J.D.R. Hawkins

One bullet can make a man a hero… or a casualty.

The Sultana

A special exhibit is on display in Marion, Arkansas through March 25. It tells the story of the Sultana, which was America’s greatest maritime tragedy. The riverboat exploded and burned on the Mississippi River just north of Memphis early on the morning of April 27, 1865. Over laden with paroled Union soldiers released from Andersonville and Cahaba prisons, the steamship was designed to carry only 376 passengers, but over 2400 were loaded on. About 1800 perished, which was 200 more than the number of souls who were lost in the sinking of the Titanic. 

 

Marion is the closest in proximity to where the Sultana now lies, several feet below the surface in a local farmer’s field. Mound City was the last place the Sultana stopped before it headed northward, but the town doesn’t exist any longer.

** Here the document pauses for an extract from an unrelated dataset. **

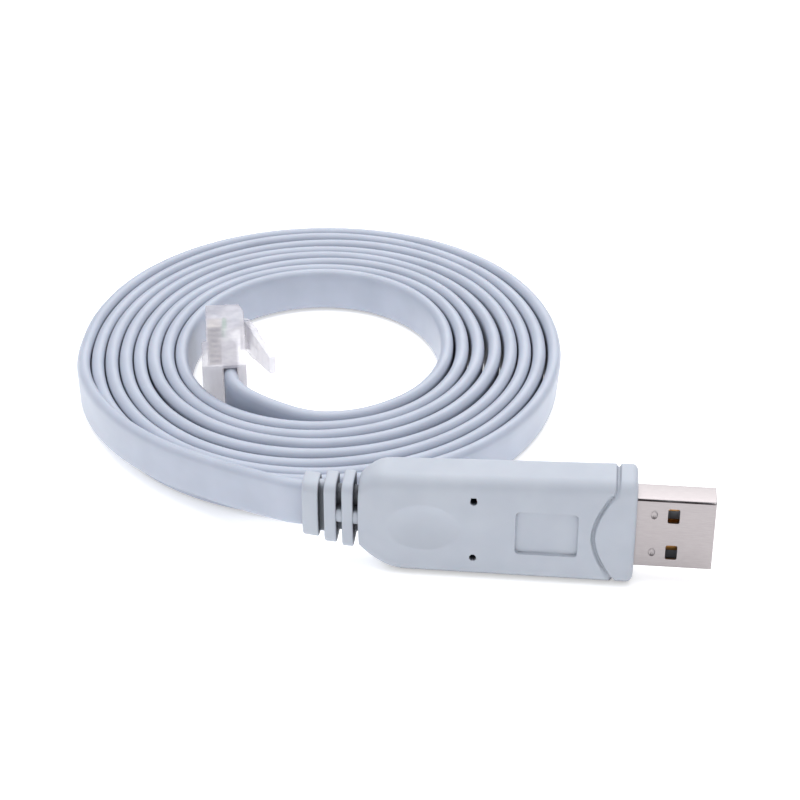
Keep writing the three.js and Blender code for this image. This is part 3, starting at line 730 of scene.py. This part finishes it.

Local citizens went out on boats and pulled as many survivors out of the cold, rushing waters of Old Man River as they could, but after twelve hours, no more survivors were found, including the ship’s captain, J.C. Mason.

 

The exhibit sheds light on the tragedy, displays artifacts that survived, and features a short film telling the story of that fateful night. Many paintings depicting the tragedy are on display as well. It is the hope that if the exhibit attracts enough people, the town of Marion will invest in a permanent museum. On Sunday, several reeanctors and historians were on hand to discuss the Sultana.